Lengthy bailout talks

Islamabad and a visiting IMF mission had kicked off technical level talks on April 29 to sort out details of the proposed bailout package over the next 10 days. The two sides were scheduled to conclude a staff-level agreement on Friday, but the talks were extended into the weekend, with the finance ministry reporting “good progress” in the discussions.

The finance ministry had approached the IMF in August 2018 for a bailout package, whereas last month, the then finance minister Asad Umar announced that the two sides had — more or less — reached an understanding on a package for bailing out the country’s ailing economy.

“In the next step, the IMF will send its mission to Pakistan in the next few weeks to work out technical details. But in principle, we have reached an agreement,” he had said. However, Umar was removed from the post in a dramatic move and was replaced with Dr Shaikh — an internationally renowned economist.

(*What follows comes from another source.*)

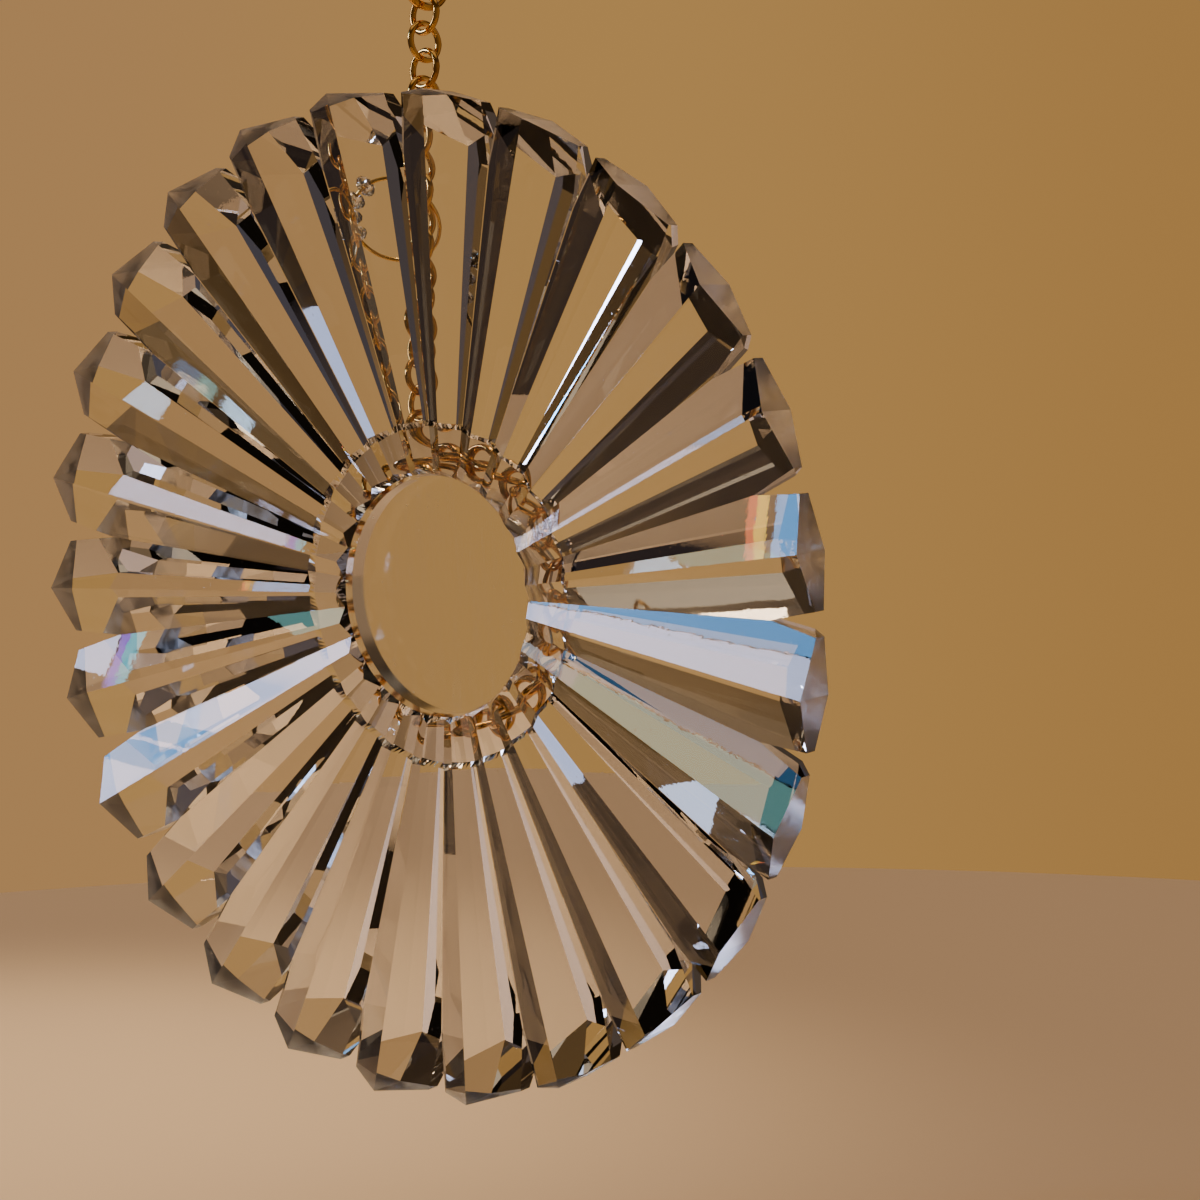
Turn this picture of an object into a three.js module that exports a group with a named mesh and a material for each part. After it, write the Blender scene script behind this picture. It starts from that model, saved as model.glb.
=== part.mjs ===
// Crystal suncatcher: a fluted crystal disc that hangs by a gold chain looped round its back hub.
// Sizes are in millimetres. +Z is up, the disc faces -Y, and the origin is where the top ring is hung.
import * as THREE from 'three';

// Disc plan
const PETALS = 25;
const RIM_R = 45;
const VALLEY_RIM_R = 44.7;
const FIRST_VALLEY_DEG = 84.2;
const CHORD_STEPS = 2;

// Front of the disc: flutes that fall to one apex, and a flat roundel in the middle
const APEX_FRONT = -9.5;
const VALLEY_RIM_DROP = -2.92;
const ROUNDEL_R = 11.2;
const ROUNDEL_STEP = 0.12;
const FOOT_RIDGE_R = 11.75;
const FOOT_VALLEY_R = 11.4;

// Back of the disc: matching flutes, a bevel round the rim and a round hub that holds the chain
const APEX_BACK = -10.1;
const BACK_RIDGE_RISE = 0.066;
const BACK_VALLEY_RISE = 0.125;
const WALL_BACK = -4.05;
const BEVEL_R = 41.0;
const BOSS_R = 16.2;
const BOSS_EDGE = 0.5;
const BOSS_BACK = -9.2;
const NECK_R = 11.0;
const NECK_DEPTH = 3.0;
const LIP_R = 12.0;
const LIP_DEPTH = 3.7;
const HUB_DEPTH = 4.4;

// Notches that part the petals at the rim: how far in they reach,
// and their half width as a share of the chord from valley to ridge
const NOTCH_R = 39.6;
const NOTCH_SHARE = 0.18;
const NOTCH_MIDDLE = -4.5;
const SHOULDER_BACK = -3.6;

// How the disc hangs
const LEAN_DEG = 6.1;
const HANG_DEG = 100.9;

// Gold chain
const LINK_R = 1.68;
const WIRE_R = 0.325;
const LINK_PITCH = 2.55;
const LINK_PLAY = 0.16;
const LINK_COUNT = 16;
const LINK_STEPS = 12;
const LINK_SIDES = 5;
const CHAIN_TURN_DEG = 7;
const LOOP_R = 13.3;
const LOOP_COUNT = 32;
const LOOP_BEHIND_BOSS = 2.15;

// Ring that the chain hangs from
const RING_R = 2.6;
const RING_WIRE_R = 0.45;
const RING_STEPS = 20;
const RING_SIDES = 6;

// Wire hoop and its beads, hooked through one link behind the disc
const HOOP_R = 4.2;
const HOOP_WIRE_R = 0.2;
const HOOP_STEPS = 32;
const HOOP_SIDES = 5;
const HOOP_LINK = 6;
const HOOP_TURN_DEG = 38;
const HOOP_TILT_DEG = 40;
const HOOP_HOOK_DEG = 54;
const BEAD_R = 1.05;
const BEAD_HOLE_R = 0.42;
const BEAD_HALF_LENGTH = 0.62;
const BEAD_BELT_HALF = 0.2;
const BEAD_SIDES = 8;
const BEAD_FIRST_DEG = 128;
const BEAD_STEP_DEG = 25;
const BEAD_COUNT = 4;

const RAD = Math.PI / 180;

// One material for each piece
function material(name, color, roughness, metalness) {
  const made = new THREE.MeshStandardMaterial({ color, roughness, metalness });
  made.name = name;
  return made;
}

const crystal = () => material('crystal', 0xe9eef0, 0.03, 0);
const beadCrystal = () => material('bead_crystal', 0xf0f2f4, 0.03, 0);
const gold = () => material('gold_chain', 0xc79a45, 0.22, 1);
const goldWire = () => material('gold_wire', 0xd2a23c, 0.25, 1);

function meshOf(name, positions, triangles, finish) {
  const geometry = new THREE.BufferGeometry();
  geometry.setAttribute('position', new THREE.Float32BufferAttribute(positions, 3));
  geometry.setIndex(triangles);
  geometry.computeVertexNormals();
  const mesh = new THREE.Mesh(geometry, finish);
  mesh.name = name;
  return mesh;
}

// Disc directions in the row frame: across, up the leaning disc, and out of its front
const lean = LEAN_DEG * RAD;
const ACROSS = new THREE.Vector3(1, 0, 0);
const UPWARD = new THREE.Vector3(0, -Math.sin(lean), Math.cos(lean));
const FORWARD = new THREE.Vector3(0, -Math.cos(lean), -Math.sin(lean));

// The link of the loop that carries the hanging chain sets where the disc's centre is
const hang = HANG_DEG * RAD;
const topLinkZ = -(RING_R - RING_WIRE_R) - RING_R + RING_WIRE_R + WIRE_R + LINK_PLAY - LINK_R;
const lastLinkZ = topLinkZ - (LINK_COUNT - 1) * LINK_PITCH;
const grip = LINK_R - 2 * WIRE_R - LINK_PLAY;
const loopHeight = BOSS_BACK - LOOP_BEHIND_BOSS;
const holdRadius = LOOP_R + LINK_R;
const holdOffset = new THREE.Vector3()
  .addScaledVector(ACROSS, holdRadius * Math.cos(hang))
  .addScaledVector(UPWARD, holdRadius * Math.sin(hang))
  .addScaledVector(FORWARD, loopHeight);
const centre = new THREE.Vector3(0, 0, lastLinkZ - grip).sub(holdOffset);

function place(x, v, w) {
  return centre.clone()
    .addScaledVector(ACROSS, x)
    .addScaledVector(UPWARD, v)
    .addScaledVector(FORWARD, w);
}

// A point at radius r and height w on a spoke of the disc
const spoke = ({ r, w }, turn) => new THREE.Vector3(r * Math.cos(turn), r * Math.sin(turn), w);
const halfTurn = Math.PI / PETALS;
const valleyTurn = (k) => FIRST_VALLEY_DEG * RAD + 2 * halfTurn * k;
const toward = (from, to, f) => from.clone().lerp(to, f);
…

Dr Shaikh served as the finance minister from 2010 to 2013 during the PPP government’s rule. During his tenure as federal minister, Dr Shaikh completed 34 sale transactions worth Rs300 billion in banking, telecom, electricity, and manufacturing.

Subsequently, an IMF employee Dr Reza Baqir was appointed governor of the State Bank of Pakistan (SBP) to serve for a three-year term. The Chairman Federal Board of Revenue was also changed in a sudden move.